El cine es un arte que amo; me produce placer. El amor al cine es igual al amor en general: me une un lazo personal que crece a medida que veo más películas. Recuerdo la niñez y la juventud, aquellas cintas de esa época que cultivaron y aumentaron mi amor por este arte. Nos llevaron a la sensibilidad, al erotismo, a la aventura, a la música. Esos filmes nos marcaron con felicidad y nostalgia, con una cultura alegre y privilegiada que nos acercaba a nuestros héroes masculinos y a las bellas actrices que llenaban nuestra esperanza de imitarlos y, ¿por qué no?, de protagonizarlos en nuestra vida cotidiana.
Nos alegraba descubrir la fantasía y volverla realidad, anidando un sentimiento afectivo imborrable, que vivimos todos los que nos identificamos con la ternura y el entretenimiento. Creamos nuestros ídolos y amores, los amamos con pasión infinita, los construimos y reconstruimos cada vez que volvemos a ver esas películas.
Crecí con el cine. Mi padre y mi tío Joaquín Pablo, a quien debo mi nombre, llevaron el cine al pueblo en 1945, antes de que yo naciera. Gente con sentido futurista, pensando en el entretenimiento más que en el aspecto económico, fundó el Teatro Iris. Allí vimos todas las películas mexicanas de la Época de Oro, junto con películas norteamericanas, francesas, italianas, argentinas y cubanas.
Había de todo: musicales, vaqueros, guerra, comedia, épicas de la literatura universal, aventuras, dibujos animados… todas nos hacían vibrar de emoción. Las proyecciones eran los viernes, sábados y domingos, una sola función que empezaba a las 7:30 p.m. El teatro era al aire libre y se dividía en dos secciones: luneta y galería, diferenciadas por el precio y las butacas.
Antes de la proyección colocaban música de diferentes géneros, y empezaba el baile con parejas. Era un espectáculo increíble de narrar: la alegría y el bullicio eran inconmensurables. Sin licor, la función duraba unas dos horas, a veces interrumpida cuando los rollos se partían. Entonces el técnico los pegaba y ahí empezaba el jolgorio de frases chistosas y ocurrentes que disfrutábamos a carcajadas hasta que la película continuaba.
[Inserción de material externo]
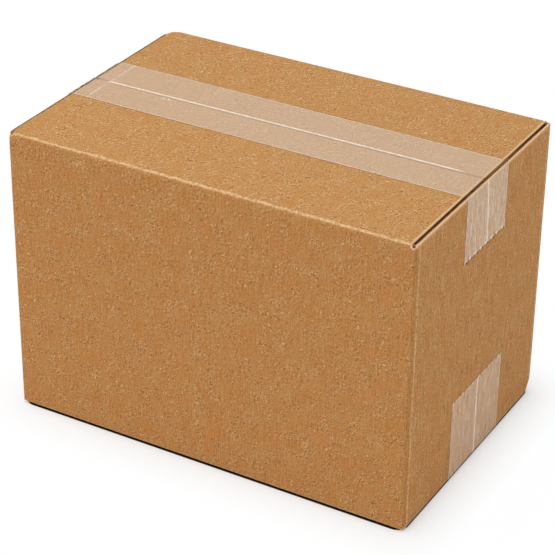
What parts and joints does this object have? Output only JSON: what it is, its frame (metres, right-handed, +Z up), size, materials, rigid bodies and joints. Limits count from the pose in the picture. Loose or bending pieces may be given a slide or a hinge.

Las más taquilleras eran las de Cantinflas, las de charros, muchas de esas películas eran musicales.
El cine de esa época se convirtió en un modelo de esparcimiento generalizado para todas las clases sociales y edades. Era una dicha comentar a la salida del teatro los acontecimientos vividos; cada uno recordaba episodios y muchos trataban de protagonizarlos.
Perdonen mis nostalgias y añoranzas, pero vivir el pasado no es llorar por él, es disfrutar en nuestro rincón de las emociones esos momentos épicos, como una película que pasa por el cerebro y alegra el presente. La nostalgia es felicidad triste y alegre a la vez: es el dolor de la memoria que fue feliz.
Con seguridad, sin equivocarnos, a pesar de los privilegios de las ciudades en que he vivido —y vivo eternamente agradecido por la generosidad de sus gentes—, esas épocas fueron las mejores de mi vida. Lo hicieron posible mis padres, mis familiares, mis amigos. El tiempo no se detiene, pero mi alma se quedó en esos días maravillosos que disfruté en mi bello terruño Cereté.
Muchos de los contertulios y familiares ya no están, pero el recuerdo permanece de esos amigos que me acompañaron en esa aventura juvenil extraordinaria, gracias al amor por el cine de mi pueblo.
A través de los años, ver cine es diferente: ya no asistimos al teatro; lo vemos desde casa, en silencio, sin comentarios, sin contertulios, sin parejas… Pero con recuerdos imborrables, donde se entrelazaban la realidad y la fantasía. Hoy prefiero ese cine de antaño al cine real de ahora, con toda su tecnología.